[Object modeling scripts]

----

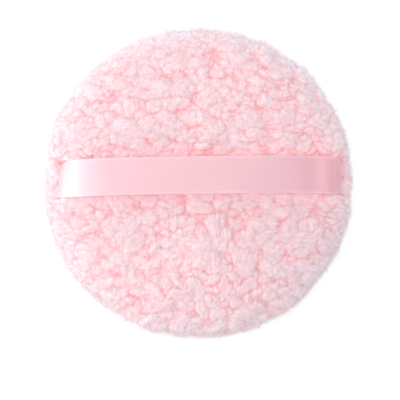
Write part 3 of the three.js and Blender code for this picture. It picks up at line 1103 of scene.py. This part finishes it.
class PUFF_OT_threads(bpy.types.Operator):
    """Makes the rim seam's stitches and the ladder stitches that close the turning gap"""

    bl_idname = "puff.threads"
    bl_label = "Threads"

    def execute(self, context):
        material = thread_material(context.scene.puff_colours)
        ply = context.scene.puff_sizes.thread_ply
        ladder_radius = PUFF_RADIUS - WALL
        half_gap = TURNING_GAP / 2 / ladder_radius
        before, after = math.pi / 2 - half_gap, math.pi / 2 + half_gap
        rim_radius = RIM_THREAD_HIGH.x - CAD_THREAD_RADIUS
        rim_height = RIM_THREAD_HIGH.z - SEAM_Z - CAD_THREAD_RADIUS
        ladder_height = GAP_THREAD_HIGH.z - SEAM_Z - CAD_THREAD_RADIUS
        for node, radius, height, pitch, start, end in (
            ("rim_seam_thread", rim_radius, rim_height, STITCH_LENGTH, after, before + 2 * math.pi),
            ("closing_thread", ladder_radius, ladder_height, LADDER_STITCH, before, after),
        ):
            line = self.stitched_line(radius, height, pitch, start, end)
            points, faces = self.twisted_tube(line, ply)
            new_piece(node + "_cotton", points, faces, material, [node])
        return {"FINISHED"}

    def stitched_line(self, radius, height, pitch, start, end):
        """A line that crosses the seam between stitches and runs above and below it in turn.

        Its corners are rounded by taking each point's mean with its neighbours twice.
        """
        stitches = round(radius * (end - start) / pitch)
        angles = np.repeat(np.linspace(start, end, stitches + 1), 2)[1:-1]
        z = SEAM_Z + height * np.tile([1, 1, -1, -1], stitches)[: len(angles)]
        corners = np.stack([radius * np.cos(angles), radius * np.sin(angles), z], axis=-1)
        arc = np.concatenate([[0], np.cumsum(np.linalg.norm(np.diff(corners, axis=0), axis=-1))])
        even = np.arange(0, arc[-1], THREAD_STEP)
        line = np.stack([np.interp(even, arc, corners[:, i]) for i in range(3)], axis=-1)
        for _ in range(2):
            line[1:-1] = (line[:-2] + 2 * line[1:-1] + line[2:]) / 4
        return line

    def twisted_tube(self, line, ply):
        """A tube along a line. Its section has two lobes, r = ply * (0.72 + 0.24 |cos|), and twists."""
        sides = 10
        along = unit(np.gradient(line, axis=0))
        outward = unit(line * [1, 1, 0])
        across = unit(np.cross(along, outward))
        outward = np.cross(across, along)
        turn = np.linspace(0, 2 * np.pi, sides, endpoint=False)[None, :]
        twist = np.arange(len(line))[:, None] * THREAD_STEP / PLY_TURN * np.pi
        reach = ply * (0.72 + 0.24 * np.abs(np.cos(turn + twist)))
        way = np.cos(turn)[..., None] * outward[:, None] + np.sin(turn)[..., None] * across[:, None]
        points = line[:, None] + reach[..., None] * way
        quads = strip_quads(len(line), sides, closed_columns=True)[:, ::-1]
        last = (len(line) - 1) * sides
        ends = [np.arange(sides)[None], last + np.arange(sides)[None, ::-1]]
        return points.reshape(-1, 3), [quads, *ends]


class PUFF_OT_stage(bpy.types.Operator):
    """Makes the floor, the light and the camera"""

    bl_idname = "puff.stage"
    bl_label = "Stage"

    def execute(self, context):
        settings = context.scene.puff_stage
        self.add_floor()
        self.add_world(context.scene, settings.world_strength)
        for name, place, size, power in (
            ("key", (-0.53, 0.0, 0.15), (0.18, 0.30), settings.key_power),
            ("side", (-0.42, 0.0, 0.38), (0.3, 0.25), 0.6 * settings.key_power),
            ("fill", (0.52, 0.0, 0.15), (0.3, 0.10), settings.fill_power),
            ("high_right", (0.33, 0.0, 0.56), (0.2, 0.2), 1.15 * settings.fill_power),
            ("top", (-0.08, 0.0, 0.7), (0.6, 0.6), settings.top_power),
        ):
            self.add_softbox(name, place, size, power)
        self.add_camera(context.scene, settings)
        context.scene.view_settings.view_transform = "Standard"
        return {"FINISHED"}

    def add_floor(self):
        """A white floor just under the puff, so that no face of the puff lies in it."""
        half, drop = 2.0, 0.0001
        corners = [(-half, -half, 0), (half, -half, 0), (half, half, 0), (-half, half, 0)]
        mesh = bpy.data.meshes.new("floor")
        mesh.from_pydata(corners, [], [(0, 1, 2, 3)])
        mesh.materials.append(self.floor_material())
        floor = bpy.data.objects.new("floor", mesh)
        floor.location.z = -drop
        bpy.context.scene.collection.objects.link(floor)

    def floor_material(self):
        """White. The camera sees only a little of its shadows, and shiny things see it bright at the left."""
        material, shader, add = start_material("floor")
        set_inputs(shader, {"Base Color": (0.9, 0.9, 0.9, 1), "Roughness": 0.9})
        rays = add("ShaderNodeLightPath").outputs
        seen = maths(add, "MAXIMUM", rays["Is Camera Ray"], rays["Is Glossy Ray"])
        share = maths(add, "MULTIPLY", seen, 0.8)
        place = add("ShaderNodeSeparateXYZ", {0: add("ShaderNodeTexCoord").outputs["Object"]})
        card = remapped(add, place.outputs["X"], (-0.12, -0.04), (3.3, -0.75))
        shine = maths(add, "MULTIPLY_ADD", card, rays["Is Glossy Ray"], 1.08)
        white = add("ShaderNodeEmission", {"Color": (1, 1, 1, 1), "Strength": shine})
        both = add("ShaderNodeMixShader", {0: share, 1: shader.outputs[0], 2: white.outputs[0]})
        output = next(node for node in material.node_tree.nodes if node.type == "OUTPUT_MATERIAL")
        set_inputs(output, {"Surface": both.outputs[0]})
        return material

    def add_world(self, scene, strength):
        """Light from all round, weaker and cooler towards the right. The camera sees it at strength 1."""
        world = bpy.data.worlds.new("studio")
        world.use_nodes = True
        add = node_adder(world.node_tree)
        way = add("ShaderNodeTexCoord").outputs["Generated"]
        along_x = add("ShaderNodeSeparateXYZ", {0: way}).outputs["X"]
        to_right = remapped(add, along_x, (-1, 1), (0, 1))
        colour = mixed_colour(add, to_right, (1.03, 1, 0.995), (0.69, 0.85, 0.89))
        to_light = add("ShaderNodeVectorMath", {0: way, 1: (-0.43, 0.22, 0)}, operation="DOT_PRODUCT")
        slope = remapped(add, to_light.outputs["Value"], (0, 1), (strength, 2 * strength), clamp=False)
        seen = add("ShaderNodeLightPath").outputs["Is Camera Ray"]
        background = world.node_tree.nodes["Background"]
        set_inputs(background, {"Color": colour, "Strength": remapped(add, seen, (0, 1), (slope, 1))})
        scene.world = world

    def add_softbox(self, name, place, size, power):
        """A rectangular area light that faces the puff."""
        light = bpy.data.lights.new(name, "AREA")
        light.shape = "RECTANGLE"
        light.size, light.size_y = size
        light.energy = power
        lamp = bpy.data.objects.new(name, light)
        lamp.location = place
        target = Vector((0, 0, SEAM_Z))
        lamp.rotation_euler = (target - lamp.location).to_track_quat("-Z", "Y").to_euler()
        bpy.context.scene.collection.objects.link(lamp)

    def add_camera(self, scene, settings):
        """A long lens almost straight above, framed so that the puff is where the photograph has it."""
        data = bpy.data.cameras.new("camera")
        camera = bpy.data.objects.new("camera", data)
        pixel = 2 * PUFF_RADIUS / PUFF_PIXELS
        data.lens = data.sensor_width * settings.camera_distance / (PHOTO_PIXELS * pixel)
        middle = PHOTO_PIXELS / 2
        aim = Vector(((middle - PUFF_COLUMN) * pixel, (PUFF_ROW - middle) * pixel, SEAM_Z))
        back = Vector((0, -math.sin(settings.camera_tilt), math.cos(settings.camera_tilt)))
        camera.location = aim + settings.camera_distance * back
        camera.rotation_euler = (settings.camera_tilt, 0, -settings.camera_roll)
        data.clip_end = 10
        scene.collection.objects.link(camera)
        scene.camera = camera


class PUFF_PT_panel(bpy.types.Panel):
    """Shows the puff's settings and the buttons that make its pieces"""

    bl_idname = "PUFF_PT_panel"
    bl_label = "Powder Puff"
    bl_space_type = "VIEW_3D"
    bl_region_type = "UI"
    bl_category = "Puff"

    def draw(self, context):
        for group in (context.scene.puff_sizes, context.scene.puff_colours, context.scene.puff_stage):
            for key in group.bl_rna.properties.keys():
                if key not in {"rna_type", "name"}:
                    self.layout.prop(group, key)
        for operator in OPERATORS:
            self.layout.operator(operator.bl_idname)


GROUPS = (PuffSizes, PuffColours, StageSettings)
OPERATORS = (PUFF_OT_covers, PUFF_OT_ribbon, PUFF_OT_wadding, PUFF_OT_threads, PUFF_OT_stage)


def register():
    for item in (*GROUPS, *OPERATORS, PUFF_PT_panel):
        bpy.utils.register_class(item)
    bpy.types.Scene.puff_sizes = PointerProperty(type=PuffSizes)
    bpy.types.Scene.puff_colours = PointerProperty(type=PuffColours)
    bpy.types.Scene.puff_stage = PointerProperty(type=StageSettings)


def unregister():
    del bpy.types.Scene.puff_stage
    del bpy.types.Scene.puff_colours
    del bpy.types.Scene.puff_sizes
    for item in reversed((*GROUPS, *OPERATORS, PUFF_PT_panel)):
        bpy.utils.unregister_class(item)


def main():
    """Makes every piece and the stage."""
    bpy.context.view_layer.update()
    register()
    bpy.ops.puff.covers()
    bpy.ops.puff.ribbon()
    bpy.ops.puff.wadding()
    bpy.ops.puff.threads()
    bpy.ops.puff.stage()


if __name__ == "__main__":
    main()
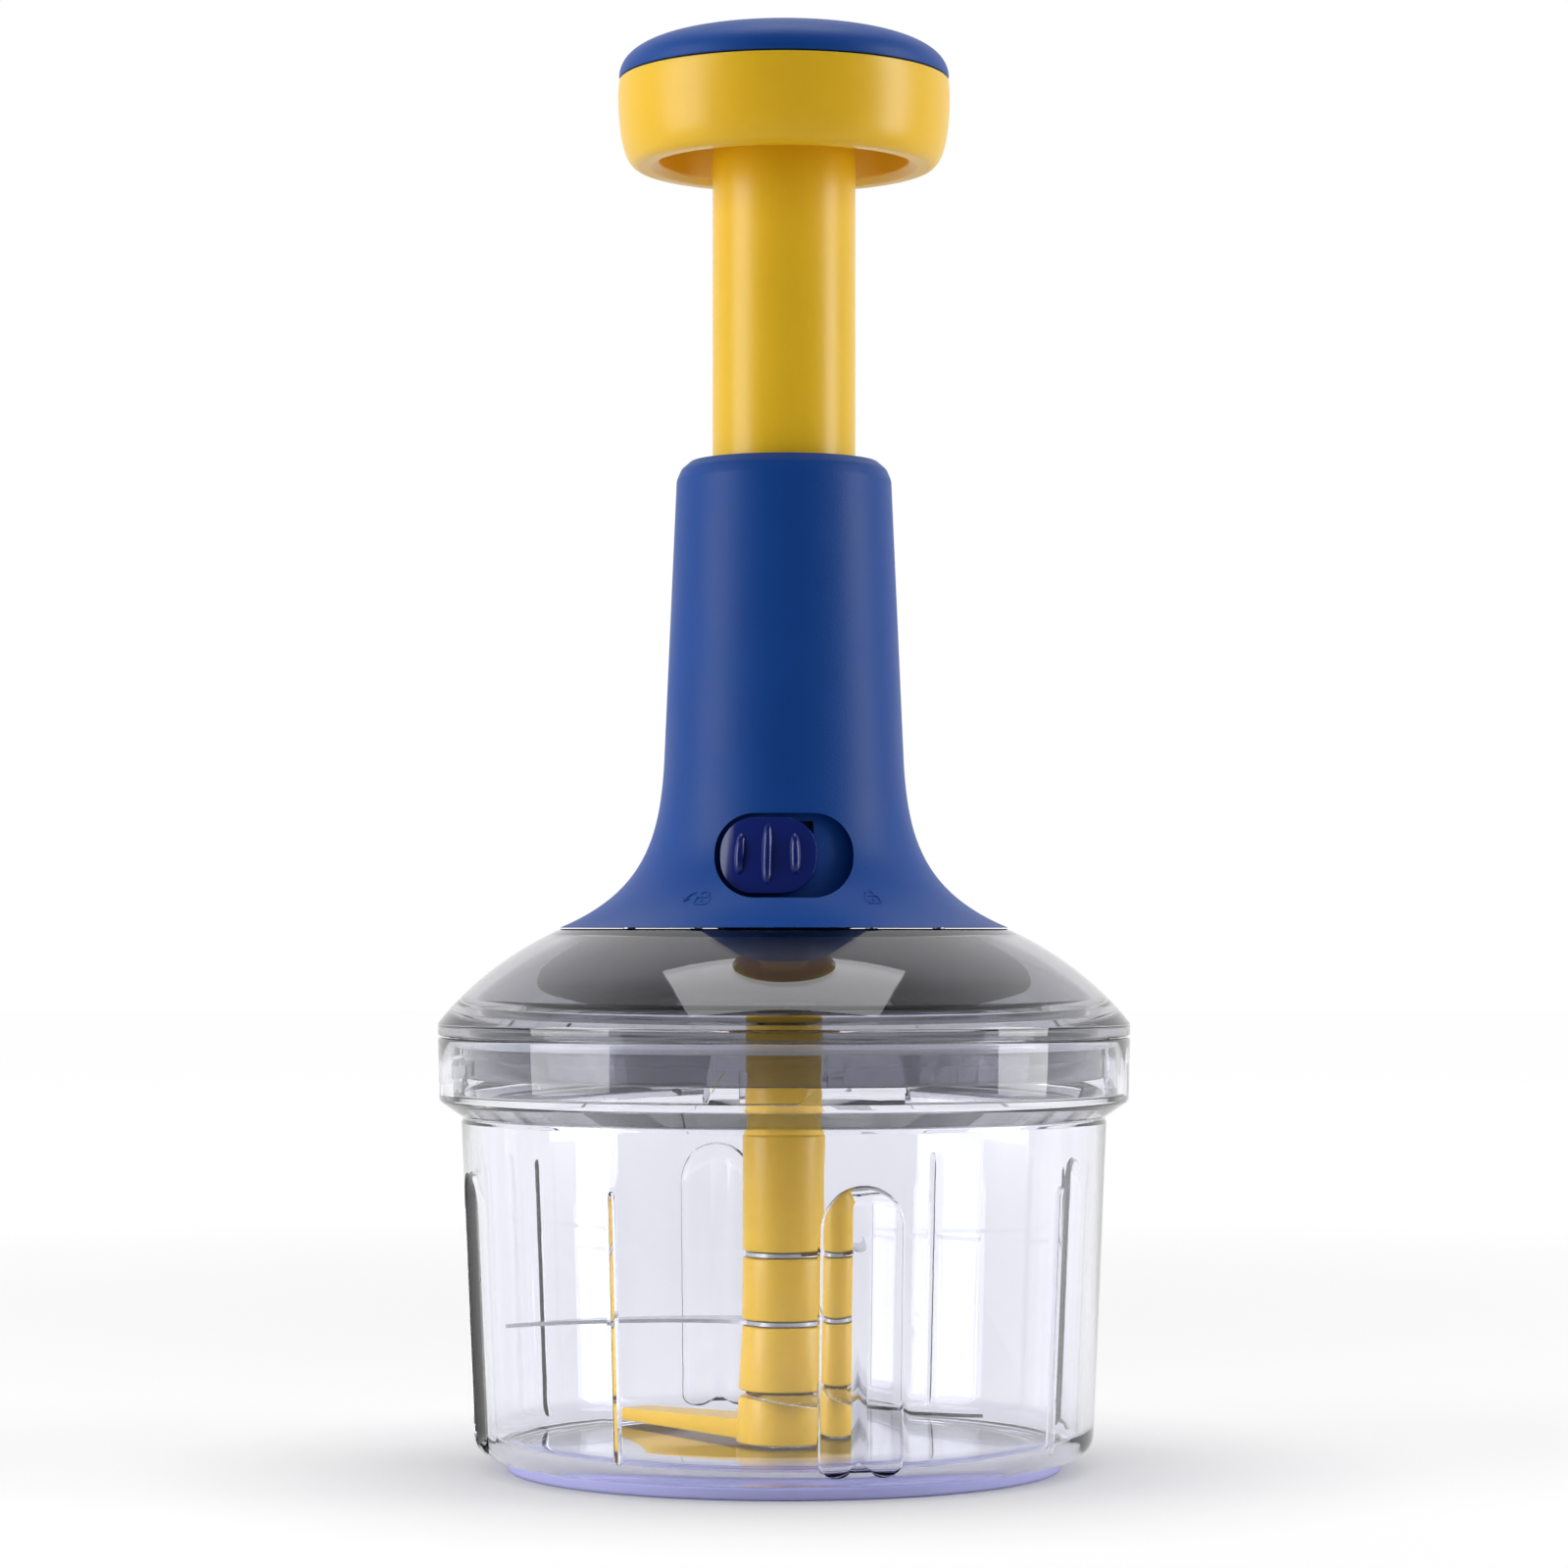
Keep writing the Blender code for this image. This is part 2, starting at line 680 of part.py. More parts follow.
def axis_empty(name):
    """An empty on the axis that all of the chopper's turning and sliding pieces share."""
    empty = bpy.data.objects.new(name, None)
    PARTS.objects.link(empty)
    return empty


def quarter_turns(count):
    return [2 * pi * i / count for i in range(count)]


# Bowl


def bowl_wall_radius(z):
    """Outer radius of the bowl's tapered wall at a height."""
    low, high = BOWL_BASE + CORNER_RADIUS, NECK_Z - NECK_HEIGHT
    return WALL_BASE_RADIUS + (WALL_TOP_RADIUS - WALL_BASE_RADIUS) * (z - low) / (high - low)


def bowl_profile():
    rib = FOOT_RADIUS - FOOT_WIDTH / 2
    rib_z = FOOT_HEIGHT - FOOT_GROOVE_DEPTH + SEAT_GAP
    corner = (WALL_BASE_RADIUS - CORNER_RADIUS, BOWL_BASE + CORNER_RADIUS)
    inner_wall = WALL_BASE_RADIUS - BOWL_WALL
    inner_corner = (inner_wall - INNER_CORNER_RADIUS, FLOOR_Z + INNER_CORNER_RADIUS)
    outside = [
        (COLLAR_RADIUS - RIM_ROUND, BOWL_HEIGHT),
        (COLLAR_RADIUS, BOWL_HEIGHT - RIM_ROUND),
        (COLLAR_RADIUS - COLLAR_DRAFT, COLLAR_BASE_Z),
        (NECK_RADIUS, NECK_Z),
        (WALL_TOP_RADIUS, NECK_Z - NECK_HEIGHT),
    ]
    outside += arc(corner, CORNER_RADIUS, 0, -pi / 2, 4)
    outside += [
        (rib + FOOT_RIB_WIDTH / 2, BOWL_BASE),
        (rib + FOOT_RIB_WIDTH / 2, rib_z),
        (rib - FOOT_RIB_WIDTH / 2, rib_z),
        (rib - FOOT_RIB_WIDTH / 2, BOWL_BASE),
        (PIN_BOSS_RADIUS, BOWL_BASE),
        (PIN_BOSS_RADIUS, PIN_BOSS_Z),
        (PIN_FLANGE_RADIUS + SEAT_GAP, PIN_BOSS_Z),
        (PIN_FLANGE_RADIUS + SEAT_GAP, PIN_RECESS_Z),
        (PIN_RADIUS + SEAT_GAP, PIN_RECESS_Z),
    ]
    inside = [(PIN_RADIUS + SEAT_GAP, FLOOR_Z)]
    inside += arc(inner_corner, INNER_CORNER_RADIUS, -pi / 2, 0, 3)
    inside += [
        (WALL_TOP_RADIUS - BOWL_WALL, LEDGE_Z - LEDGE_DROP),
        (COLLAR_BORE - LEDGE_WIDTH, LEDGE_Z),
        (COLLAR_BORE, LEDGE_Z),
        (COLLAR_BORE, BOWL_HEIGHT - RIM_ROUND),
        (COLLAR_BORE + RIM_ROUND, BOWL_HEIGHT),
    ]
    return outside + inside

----

Task statement
Please return every line from the first one in the records above down to the line containing "it in turn.", including both, exactly as written and nothing more.

Output of the task
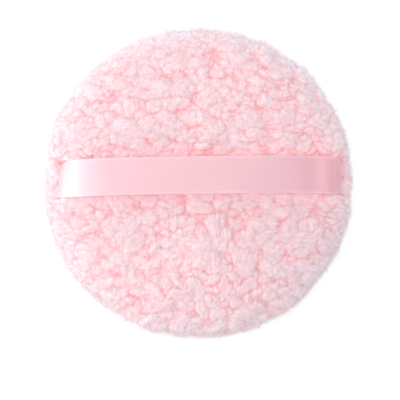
Write part 3 of the three.js and Blender code for this picture. It picks up at line 1103 of scene.py. This part finishes it.
class PUFF_OT_threads(bpy.types.Operator):
    """Makes the rim seam's stitches and the ladder stitches that close the turning gap"""

    bl_idname = "puff.threads"
    bl_label = "Threads"

    def execute(self, context):
        material = thread_material(context.scene.puff_colours)
        ply = context.scene.puff_sizes.thread_ply
        ladder_radius = PUFF_RADIUS - WALL
        half_gap = TURNING_GAP / 2 / ladder_radius
        before, after = math.pi / 2 - half_gap, math.pi / 2 + half_gap
        rim_radius = RIM_THREAD_HIGH.x - CAD_THREAD_RADIUS
        rim_height = RIM_THREAD_HIGH.z - SEAM_Z - CAD_THREAD_RADIUS
        ladder_height = GAP_THREAD_HIGH.z - SEAM_Z - CAD_THREAD_RADIUS
        for node, radius, height, pitch, start, end in (
            ("rim_seam_thread", rim_radius, rim_height, STITCH_LENGTH, after, before + 2 * math.pi),
            ("closing_thread", ladder_radius, ladder_height, LADDER_STITCH, before, after),
        ):
            line = self.stitched_line(radius, height, pitch, start, end)
            points, faces = self.twisted_tube(line, ply)
            new_piece(node + "_cotton", points, faces, material, [node])
        return {"FINISHED"}

    def stitched_line(self, radius, height, pitch, start, end):
        """A line that crosses the seam between stitches and runs above and below it in turn.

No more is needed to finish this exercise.